Extrait du site www.evene.fr

Critique français; né à Turin le 29 juin 1861; décédé à Châtenay-Malabry le 29 février 1944

Connu pour ses qualités de critique d'art, Félix Fénéon fut un dénicheur de talents en son temps. En matière de talents littéraires, il fait connaître Arthur Rimbaud et ses 'Illuminations' (1886) alors qu'il est rédacteur pour la revue 'La Vogue'. Egalement rédacteur de la revue 'Blanche', il publie Verlaine, Mallarmé et Huysmans. Esthète, il est fervent défenseur de l'impressionnisme et du néo-impressionnisme. Là aussi, il fait la promotion de jeunes artistes tels que Seurat, Pissaro et Bonnaire. Ses opinions politiques n'en restent pas moins célèbres. Partisan des idées anarchistes, il fonde 'La Revue Indépendante' (1884) et collabore également aux revues 'L'En-Dehors', 'La Renaissance' et la 'Revue Anarchiste'. Cependant, ses opinions lui vaudront quelques déconvenues.

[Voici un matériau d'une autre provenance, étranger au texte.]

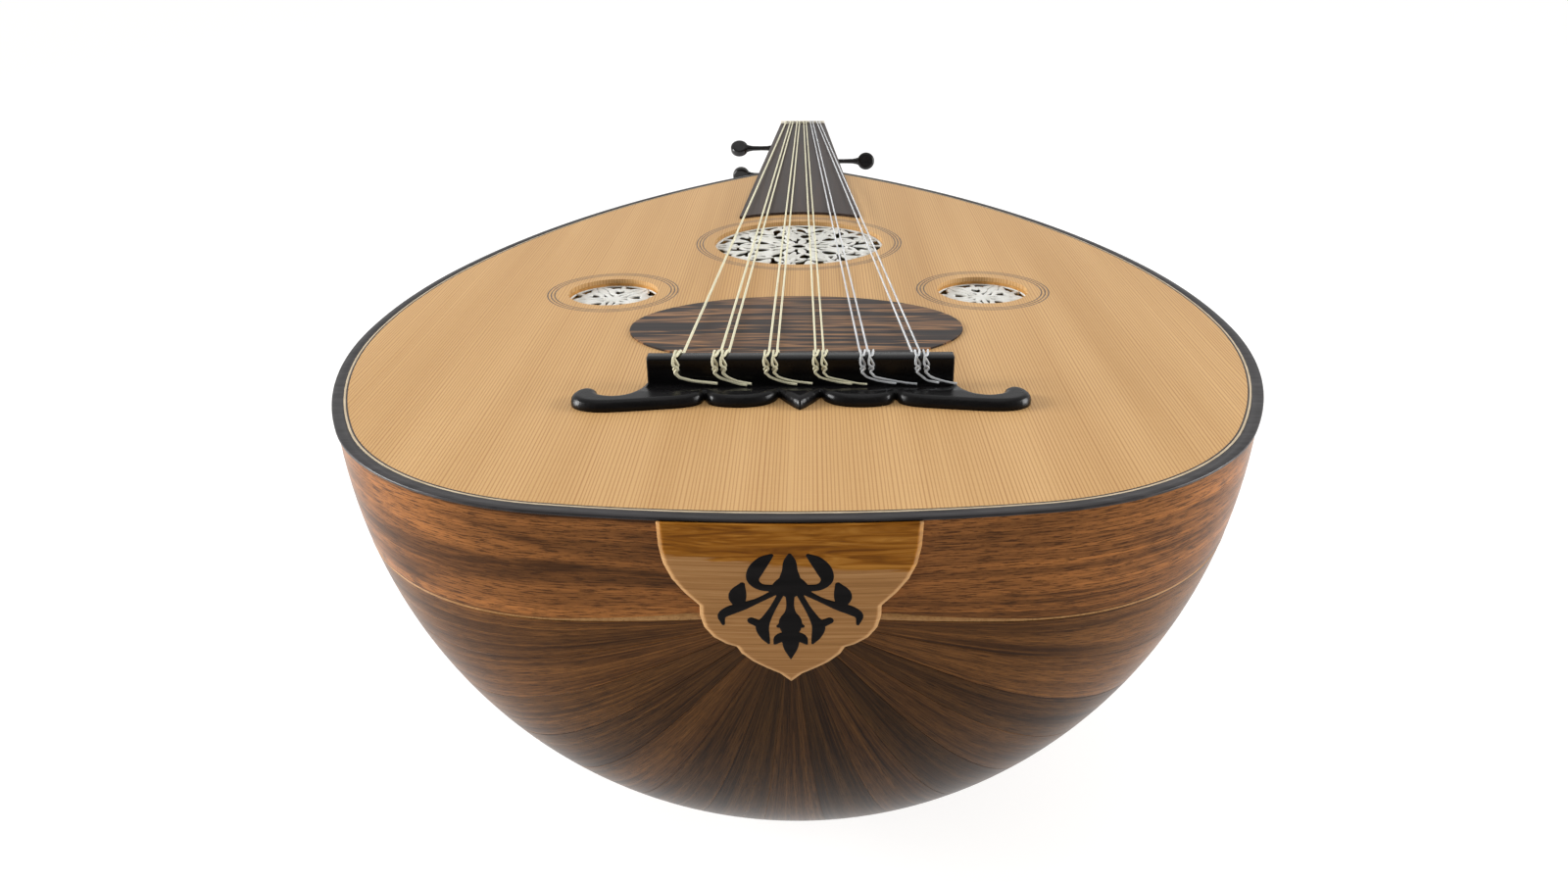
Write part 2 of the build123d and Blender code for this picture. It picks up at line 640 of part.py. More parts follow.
def all_nodes():
    nodes = {}
    ribs, strips = bowl_ribs()
    for index, rib in enumerate(ribs):
        nodes[f"rib_{index + 1:02d}"] = [rib]
    nodes["rim_strips"] = strips
    nodes["neck_block"] = [neck_block()]
    nodes["tail_block"] = [tail_block()]
    nodes["soundboard_left"], nodes["soundboard_right"] = [[half] for half in soundboards()]
    nodes["binding"] = [binding()]
    nodes["purfling"] = [purfling()]
    nodes["braces"] = braces()
    nodes["main_rose"] = [pierced_rose(MAIN_HOLE_RADIUS, rose_places()[0], 24)]
    nodes["side_roses"] = [pierced_rose(SIDE_HOLE_RADIUS, place, 15) for place in rose_places()[1:]]
    nodes["main_rose_ring"] = main_ring()
    nodes["side_rose_rings"] = side_rings()
    nodes["pickguard"] = [pickguard()]
    nodes["neck"] = [neck()]
    nodes["fingerboard"] = [fingerboard()]
    nodes["nut"] = [nut()]
    nodes["bridge"] = [bridge()]
    clasp, inlay = clasp_parts()
    nodes["tail_clasp"] = [clasp]
    nodes["clasp_inlay"] = [inlay]
    for name, side in (("left", -1), ("right", 1)):
        nodes[f"pegbox_cheek_{name}"] = [pegbox_place() * pegbox_cheek(side)]
    nodes["pegbox_back"] = [pegbox_place() * pegbox_back()]
    nodes["pegbox_root_block"] = [pegbox_place() * pegbox_block(0, 9, 5)]
    nodes["pegbox_end_block"] = [pegbox_place() * pegbox_block(PEGBOX_LENGTH - 9, PEGBOX_LENGTH, 0)]
    nodes["pegbox_finial"] = [pegbox_place() * pegbox_finial()]
    for side, number, s in peg_list():
        nodes[peg_name(side, number)] = [peg(side, number, s)]
    for index, course in enumerate(string_courses()):
        nodes[f"strings_course_{index + 1}"] = course
    return nodes


def main():
    nodes = all_nodes()
    tip = Rot(-resting_tilt(), 0, 0)
    tipped = {name: [tip * solid for solid in solids] for name, solids in nodes.items()}
    box = Compound([shape for shapes in tipped.values() for shape in shapes]).bounding_box()
    shift = Pos(-(box.min.X + box.max.X) / 2, -(box.min.Y + box.max.Y) / 2, -box.min.Z)
    os.makedirs("parts", exist_ok=True)
    for name, shapes in tipped.items():
        placed = [solid for shape in shapes for solid in (shift * shape).solids()]
        export_step(placed[0] if len(placed) == 1 else Compound(placed), f"parts/{name}.step")
    print("tilt", resting_tilt(), "shift", shift.position, "box", box.size)
    for side, number, s in peg_list():
        axis_point = (shift * tip * pegbox_place() * Pos(0, s, -PEG_DEPTH)).position
        print(peg_name(side, number), axis_point)


main()
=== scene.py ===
import json
import math

import bmesh
import bpy
import numpy as np
from mathutils import Matrix, Vector


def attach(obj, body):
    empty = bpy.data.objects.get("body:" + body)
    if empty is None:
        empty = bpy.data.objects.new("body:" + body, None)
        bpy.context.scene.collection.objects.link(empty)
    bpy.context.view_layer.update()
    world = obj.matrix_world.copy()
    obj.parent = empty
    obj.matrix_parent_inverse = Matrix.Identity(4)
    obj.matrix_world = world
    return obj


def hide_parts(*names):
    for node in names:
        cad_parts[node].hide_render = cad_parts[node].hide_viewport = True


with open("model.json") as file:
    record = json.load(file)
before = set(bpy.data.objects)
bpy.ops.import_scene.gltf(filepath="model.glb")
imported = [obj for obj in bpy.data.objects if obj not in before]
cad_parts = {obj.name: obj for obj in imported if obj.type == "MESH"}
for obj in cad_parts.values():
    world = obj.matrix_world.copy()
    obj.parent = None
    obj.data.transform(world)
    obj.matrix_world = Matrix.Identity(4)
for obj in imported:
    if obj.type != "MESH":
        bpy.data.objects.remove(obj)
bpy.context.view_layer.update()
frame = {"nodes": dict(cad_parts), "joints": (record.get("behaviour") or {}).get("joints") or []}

# Shapes are worked out in millimetres in the instrument's own frame: X across, Y from the tail edge
# towards the pegs, Z up from the playing face. TO_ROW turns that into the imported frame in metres.
MM = 0.001
BODY_LENGTH = 498.0
NUT_Y = 693.0
NECK_END_Y = 697.0
NECK_TOP = -2.5
NECK_WIDTH_BODY = 55.9
NECK_WIDTH_NUT = 36.2
BRIDGE_Y = 108.0
BRIDGE_FRONT_Y = 101.0
BRIDGE_TOP = 12.4
BRIDGE_HALF_LENGTH = 56.5
PLATE_THICKNESS = 4.0
STRING_HOLE_Z = 7.5

# Radius and end heading in degrees of each arc of the half outline, from the tail to the neck.
OUTLINE_ARCS = ((490.0, 9.0), (108.0, 63.0), (241.0, 90.0), (354.0, 105.8), (488.0, None))
DEPTH_FACTOR = 1.07
ORNAMENT_SPREAD = 1.08
HOLE_RADIUS = 0.95
RIB_THICKNESS = 2.6
RIB_COUNT = 17
RIM_ANGLE = 5.0
RIB_LINE_TAIL = 33.0
RIB_LINE_NECK = 3.0
RIB_TIP_RADIUS = 8.0
STRIP_WIDTH = 0.8
RIB_TOP_Z = -1.0
GRAIN_SHIFT = 61.0

PEGBOX_BEND = math.radians(55.0)
PEG_PITCH = 32.0
PEG_DEPTH = 8.5
FIRST_PEG = {"left": 15.0, "right": 31.0}
PEG_COUNT = {"left": 6, "right": 5}
PEGBOX_HALF_ROOT = 18.4
PEGBOX_HALF_END = 11.2
PEGBOX_LENGTH = 200.0
WINDING_RADIUS = 4.0

# Each rose: X, Y, radius and the Z of its top.
MAIN_ROSE = (0.0, 315.4, 45.0, -2.3)
SIDE_ROSES = {"left": (-86.1, 225.7, 20.8, -3.4), "right": (86.1, 225.7, 20.8, -3.4)}

STRING_RADIUS = 0.45
NUT_STRING_Z = 2.9
COURSE_X_BRIDGE = (-45.4, -29.4, -10.6, 7.5, 24.7, 44.8)
COURSE_X_NUT = (-13.6, -9.0, -3.6, 1.8, 7.2, 12.55)
PAIR_GAP_BRIDGE = 3.1
BRIDGE_X = 2.4
PAIR_GAP_NUT = 2.1
WOUND_STRINGS = 7
WINDING_PITCH = 0.6


def pegbox_point(x, along, out):
    """A point given across, down the bent-back pegbox, and out of its open side."""
    y = NECK_END_Y + along * math.cos(PEGBOX_BEND) + out * math.sin(PEGBOX_BEND)
    z = NECK_TOP - along * math.sin(PEGBOX_BEND) + out * math.cos(PEGBOX_BEND)
    return Vector((x, y, z))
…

Accusé lors du Procès de Trente, dont le but était de mettre fin aux agissements de la mouvance anarchiste, il sera finalement acquitté. Outre, son importance en tant que critique d'art, Fénéon est considéré comme l'un des pères de la brève. Un prix, suite à un legs de l'auteur à la Sorbonne, porte aujourd'hui son nom et permet de laisser leur chance à des auteurs jugés prometteurs.